What you are asked to do = Reproduce exactly the lines from the line with "Reconstruct the object" through the line with "slew_x = -110", both included, and no other lines.

-- begin Excerpted records --

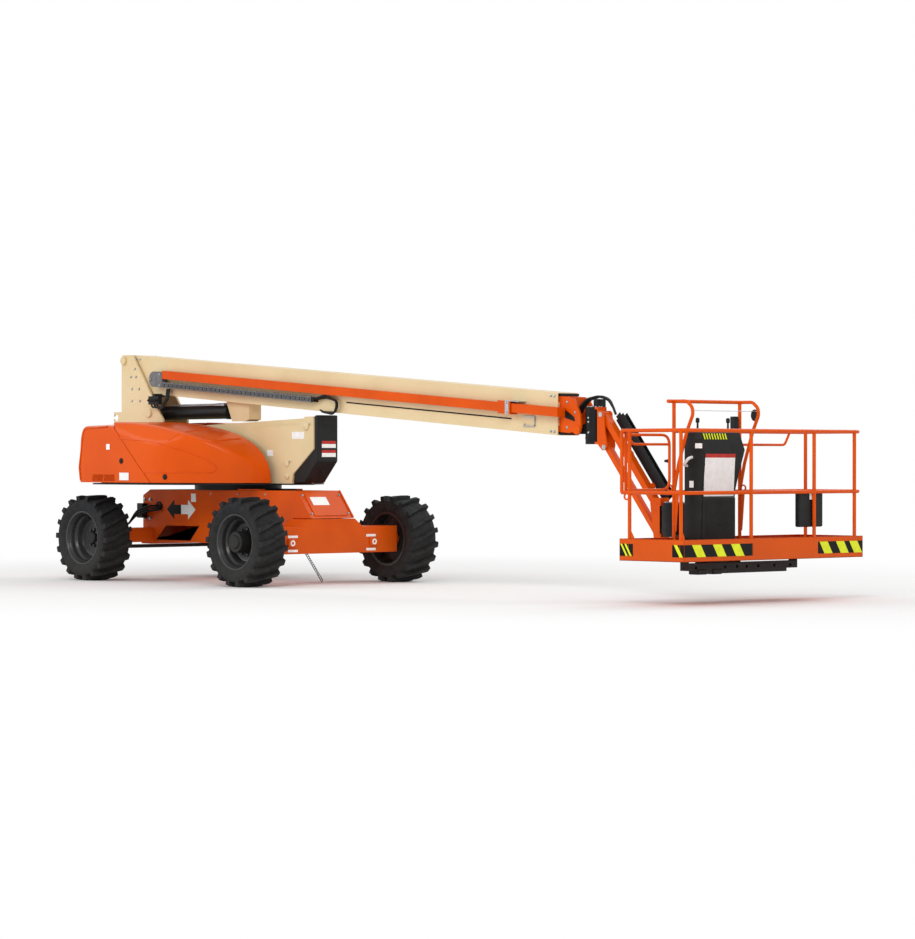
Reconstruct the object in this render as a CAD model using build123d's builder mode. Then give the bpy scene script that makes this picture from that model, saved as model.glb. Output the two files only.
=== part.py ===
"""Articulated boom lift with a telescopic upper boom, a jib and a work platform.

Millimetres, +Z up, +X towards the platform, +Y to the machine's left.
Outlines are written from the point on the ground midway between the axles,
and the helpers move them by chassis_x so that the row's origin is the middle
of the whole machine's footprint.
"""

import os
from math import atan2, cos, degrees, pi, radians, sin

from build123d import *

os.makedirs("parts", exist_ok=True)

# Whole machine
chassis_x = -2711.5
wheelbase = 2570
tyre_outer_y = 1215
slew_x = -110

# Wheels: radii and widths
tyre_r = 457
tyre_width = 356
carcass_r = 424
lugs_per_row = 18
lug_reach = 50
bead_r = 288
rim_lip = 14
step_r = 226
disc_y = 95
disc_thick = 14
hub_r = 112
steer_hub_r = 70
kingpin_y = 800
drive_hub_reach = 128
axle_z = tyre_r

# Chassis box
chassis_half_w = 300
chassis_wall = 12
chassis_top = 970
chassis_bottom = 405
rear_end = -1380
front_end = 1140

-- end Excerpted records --
-- begin Excerpted records --

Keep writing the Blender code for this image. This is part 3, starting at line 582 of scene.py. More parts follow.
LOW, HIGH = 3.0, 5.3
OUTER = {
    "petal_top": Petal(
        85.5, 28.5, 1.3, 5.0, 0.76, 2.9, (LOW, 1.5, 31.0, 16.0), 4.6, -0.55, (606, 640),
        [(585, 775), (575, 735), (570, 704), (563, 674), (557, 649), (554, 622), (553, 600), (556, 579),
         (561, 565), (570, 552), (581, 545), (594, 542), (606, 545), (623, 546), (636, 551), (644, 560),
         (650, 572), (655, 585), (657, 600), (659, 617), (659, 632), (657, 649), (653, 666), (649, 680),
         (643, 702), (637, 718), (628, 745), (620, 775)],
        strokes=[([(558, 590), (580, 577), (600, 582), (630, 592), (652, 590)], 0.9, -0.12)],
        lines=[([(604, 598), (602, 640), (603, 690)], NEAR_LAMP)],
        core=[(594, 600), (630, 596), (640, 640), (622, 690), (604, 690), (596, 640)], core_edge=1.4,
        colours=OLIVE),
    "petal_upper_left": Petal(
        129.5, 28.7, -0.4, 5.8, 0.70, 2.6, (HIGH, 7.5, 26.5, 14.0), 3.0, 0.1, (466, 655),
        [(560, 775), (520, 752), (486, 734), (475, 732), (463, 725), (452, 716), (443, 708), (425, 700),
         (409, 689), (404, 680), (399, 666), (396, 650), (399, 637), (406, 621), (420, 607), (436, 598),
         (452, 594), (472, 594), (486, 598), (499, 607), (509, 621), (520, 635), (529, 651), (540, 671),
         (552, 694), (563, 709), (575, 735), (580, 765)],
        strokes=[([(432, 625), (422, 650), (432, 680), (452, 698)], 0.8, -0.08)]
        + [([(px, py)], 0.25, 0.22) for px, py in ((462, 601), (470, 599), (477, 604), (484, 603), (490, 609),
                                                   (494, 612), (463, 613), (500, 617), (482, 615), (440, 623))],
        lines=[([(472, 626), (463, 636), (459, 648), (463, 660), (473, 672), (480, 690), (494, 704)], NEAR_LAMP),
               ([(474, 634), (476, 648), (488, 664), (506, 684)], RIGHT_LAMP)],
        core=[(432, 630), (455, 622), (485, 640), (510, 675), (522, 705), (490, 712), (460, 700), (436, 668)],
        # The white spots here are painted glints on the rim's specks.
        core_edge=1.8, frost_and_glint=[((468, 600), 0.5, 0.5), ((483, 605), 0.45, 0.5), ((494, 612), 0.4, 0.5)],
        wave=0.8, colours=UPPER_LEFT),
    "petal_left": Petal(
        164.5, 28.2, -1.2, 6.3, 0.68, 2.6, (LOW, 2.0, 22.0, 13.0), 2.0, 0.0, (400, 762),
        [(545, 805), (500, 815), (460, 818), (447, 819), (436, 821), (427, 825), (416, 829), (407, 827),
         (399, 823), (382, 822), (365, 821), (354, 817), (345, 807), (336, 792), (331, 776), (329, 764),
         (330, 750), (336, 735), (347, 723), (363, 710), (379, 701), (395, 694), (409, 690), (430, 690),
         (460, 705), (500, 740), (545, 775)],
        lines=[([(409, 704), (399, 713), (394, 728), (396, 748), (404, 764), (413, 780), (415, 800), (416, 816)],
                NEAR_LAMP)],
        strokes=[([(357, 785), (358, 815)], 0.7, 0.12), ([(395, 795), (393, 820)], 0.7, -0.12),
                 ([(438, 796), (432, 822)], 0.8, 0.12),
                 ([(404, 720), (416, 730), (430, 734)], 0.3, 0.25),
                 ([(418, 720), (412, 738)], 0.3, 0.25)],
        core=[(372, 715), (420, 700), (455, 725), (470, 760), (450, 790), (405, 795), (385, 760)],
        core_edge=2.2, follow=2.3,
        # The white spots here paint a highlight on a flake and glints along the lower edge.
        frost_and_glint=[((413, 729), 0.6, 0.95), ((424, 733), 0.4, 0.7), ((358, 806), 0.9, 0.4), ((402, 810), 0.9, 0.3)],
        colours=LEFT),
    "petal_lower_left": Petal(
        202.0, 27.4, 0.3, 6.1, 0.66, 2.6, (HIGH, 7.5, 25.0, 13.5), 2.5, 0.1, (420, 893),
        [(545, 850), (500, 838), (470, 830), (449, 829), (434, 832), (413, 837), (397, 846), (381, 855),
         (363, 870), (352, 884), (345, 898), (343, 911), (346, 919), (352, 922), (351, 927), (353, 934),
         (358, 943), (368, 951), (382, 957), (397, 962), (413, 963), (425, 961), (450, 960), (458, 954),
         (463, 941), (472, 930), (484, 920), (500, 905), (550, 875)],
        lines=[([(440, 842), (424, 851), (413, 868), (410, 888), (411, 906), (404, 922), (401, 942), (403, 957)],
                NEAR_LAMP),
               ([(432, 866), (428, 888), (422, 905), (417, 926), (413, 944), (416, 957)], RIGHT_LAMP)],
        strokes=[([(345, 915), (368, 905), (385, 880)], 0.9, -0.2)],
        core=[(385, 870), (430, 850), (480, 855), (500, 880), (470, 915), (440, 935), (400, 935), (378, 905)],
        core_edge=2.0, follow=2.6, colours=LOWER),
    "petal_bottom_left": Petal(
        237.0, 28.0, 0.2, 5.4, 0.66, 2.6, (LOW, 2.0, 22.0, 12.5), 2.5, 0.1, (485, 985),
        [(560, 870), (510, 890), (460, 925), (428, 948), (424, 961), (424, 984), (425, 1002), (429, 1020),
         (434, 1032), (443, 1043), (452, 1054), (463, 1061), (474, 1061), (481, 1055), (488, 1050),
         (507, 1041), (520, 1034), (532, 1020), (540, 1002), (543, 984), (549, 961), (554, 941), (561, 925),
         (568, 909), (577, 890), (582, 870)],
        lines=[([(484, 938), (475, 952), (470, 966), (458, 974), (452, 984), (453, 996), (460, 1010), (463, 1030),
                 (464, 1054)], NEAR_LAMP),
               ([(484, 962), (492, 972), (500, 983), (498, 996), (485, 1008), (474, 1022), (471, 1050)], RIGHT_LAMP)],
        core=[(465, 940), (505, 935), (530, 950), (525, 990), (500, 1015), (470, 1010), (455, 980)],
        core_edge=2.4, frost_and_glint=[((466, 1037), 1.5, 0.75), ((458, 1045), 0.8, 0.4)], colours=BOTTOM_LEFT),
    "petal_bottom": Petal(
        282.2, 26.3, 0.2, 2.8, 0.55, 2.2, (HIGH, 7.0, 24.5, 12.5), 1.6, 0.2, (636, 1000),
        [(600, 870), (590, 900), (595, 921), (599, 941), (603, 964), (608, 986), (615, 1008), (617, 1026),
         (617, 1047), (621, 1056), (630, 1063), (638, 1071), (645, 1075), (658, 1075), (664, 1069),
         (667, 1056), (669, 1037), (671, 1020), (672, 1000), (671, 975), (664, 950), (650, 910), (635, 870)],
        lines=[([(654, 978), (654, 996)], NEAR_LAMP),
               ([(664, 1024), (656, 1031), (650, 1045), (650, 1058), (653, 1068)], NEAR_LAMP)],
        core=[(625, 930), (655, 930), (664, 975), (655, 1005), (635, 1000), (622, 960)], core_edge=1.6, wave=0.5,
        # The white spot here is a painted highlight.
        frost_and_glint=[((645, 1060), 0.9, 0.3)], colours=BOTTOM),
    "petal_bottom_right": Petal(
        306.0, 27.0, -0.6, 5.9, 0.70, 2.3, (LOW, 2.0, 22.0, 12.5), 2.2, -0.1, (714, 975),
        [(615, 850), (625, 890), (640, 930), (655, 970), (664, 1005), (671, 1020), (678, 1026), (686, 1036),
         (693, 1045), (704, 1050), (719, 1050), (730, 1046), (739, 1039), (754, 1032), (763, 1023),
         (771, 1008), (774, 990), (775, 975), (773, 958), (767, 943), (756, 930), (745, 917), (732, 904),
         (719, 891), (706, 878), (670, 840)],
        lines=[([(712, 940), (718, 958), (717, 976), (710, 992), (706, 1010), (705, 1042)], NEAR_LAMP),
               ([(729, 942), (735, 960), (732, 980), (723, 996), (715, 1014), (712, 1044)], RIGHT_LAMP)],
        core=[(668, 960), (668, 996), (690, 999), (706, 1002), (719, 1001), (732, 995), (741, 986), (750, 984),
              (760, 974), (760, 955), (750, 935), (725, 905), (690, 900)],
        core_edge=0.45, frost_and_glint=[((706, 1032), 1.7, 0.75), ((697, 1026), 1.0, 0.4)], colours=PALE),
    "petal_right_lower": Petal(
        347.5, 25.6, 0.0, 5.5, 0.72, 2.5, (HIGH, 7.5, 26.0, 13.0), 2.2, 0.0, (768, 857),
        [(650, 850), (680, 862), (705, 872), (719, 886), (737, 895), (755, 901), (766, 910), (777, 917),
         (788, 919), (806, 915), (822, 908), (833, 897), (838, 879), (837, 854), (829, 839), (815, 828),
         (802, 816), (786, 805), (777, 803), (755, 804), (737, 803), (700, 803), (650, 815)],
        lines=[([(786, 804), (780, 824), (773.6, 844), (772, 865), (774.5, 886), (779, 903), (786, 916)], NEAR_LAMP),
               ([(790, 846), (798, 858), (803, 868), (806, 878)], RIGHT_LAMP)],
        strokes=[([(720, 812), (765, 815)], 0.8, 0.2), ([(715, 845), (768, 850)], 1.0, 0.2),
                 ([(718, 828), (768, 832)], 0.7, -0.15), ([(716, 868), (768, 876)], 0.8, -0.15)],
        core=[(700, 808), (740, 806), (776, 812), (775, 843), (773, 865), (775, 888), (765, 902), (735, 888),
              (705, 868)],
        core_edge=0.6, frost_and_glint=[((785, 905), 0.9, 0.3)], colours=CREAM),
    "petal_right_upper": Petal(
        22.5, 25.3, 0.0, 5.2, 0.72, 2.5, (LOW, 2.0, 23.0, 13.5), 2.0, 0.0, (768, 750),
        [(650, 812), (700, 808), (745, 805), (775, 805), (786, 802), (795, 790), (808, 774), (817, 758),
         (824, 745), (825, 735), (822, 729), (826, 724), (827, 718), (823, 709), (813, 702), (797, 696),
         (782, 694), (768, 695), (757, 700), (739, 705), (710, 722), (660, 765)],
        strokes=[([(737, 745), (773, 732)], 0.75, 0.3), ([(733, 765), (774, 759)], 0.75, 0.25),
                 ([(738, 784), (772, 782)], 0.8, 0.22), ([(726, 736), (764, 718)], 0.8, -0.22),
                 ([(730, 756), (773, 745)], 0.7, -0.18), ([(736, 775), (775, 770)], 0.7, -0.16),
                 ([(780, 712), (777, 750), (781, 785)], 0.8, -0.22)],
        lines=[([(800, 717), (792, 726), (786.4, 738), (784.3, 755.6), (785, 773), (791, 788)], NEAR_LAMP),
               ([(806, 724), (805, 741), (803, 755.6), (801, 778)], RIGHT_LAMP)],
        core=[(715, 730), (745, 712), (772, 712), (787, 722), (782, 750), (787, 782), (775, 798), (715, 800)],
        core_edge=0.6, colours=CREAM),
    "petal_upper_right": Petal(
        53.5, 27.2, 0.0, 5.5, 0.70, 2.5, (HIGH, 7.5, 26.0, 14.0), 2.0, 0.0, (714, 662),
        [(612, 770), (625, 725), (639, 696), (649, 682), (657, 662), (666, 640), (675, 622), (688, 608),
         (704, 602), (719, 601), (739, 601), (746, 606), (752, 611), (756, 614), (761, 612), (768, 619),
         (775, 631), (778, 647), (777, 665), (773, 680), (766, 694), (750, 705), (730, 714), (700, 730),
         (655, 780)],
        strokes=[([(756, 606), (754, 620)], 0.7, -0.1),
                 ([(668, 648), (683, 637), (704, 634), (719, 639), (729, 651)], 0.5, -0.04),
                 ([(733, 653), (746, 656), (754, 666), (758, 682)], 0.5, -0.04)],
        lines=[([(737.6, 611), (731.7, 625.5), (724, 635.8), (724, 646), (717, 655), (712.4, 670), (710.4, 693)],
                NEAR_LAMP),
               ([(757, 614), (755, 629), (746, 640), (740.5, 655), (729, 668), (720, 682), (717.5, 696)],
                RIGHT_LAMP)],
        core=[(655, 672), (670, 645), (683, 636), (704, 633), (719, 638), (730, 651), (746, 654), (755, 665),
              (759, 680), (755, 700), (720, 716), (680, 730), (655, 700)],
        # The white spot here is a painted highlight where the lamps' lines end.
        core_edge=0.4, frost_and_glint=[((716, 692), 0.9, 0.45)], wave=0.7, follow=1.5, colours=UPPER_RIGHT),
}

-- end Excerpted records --
-- begin Excerpted records --

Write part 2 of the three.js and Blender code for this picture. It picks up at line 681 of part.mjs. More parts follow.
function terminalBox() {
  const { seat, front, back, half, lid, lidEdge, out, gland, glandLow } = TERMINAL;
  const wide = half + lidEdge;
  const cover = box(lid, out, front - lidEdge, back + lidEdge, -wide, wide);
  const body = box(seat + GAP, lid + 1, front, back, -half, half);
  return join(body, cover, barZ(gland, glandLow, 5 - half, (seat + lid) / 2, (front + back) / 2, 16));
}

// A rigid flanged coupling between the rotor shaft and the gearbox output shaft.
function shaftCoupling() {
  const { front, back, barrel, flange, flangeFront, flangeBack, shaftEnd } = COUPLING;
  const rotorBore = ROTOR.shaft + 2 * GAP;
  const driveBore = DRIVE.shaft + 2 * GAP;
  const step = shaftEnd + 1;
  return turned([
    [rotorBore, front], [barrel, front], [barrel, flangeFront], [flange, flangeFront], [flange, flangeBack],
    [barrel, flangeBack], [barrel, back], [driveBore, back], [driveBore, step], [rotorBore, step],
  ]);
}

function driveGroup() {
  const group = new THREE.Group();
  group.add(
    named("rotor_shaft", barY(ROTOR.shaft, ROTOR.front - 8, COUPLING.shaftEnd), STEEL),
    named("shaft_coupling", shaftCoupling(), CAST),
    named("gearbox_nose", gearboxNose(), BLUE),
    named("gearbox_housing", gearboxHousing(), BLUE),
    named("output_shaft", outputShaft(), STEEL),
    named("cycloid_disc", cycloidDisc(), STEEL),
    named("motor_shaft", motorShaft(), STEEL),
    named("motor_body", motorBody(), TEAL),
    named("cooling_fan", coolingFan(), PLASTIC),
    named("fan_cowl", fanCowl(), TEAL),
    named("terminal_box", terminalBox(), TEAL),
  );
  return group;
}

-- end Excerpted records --

Exercise solution =
Reconstruct the object in this render as a CAD model using build123d's builder mode. Then give the bpy scene script that makes this picture from that model, saved as model.glb. Output the two files only.
=== part.py ===
"""Articulated boom lift with a telescopic upper boom, a jib and a work platform.

Millimetres, +Z up, +X towards the platform, +Y to the machine's left.
Outlines are written from the point on the ground midway between the axles,
and the helpers move them by chassis_x so that the row's origin is the middle
of the whole machine's footprint.
"""

import os
from math import atan2, cos, degrees, pi, radians, sin

from build123d import *

os.makedirs("parts", exist_ok=True)

# Whole machine
chassis_x = -2711.5
wheelbase = 2570
tyre_outer_y = 1215
slew_x = -110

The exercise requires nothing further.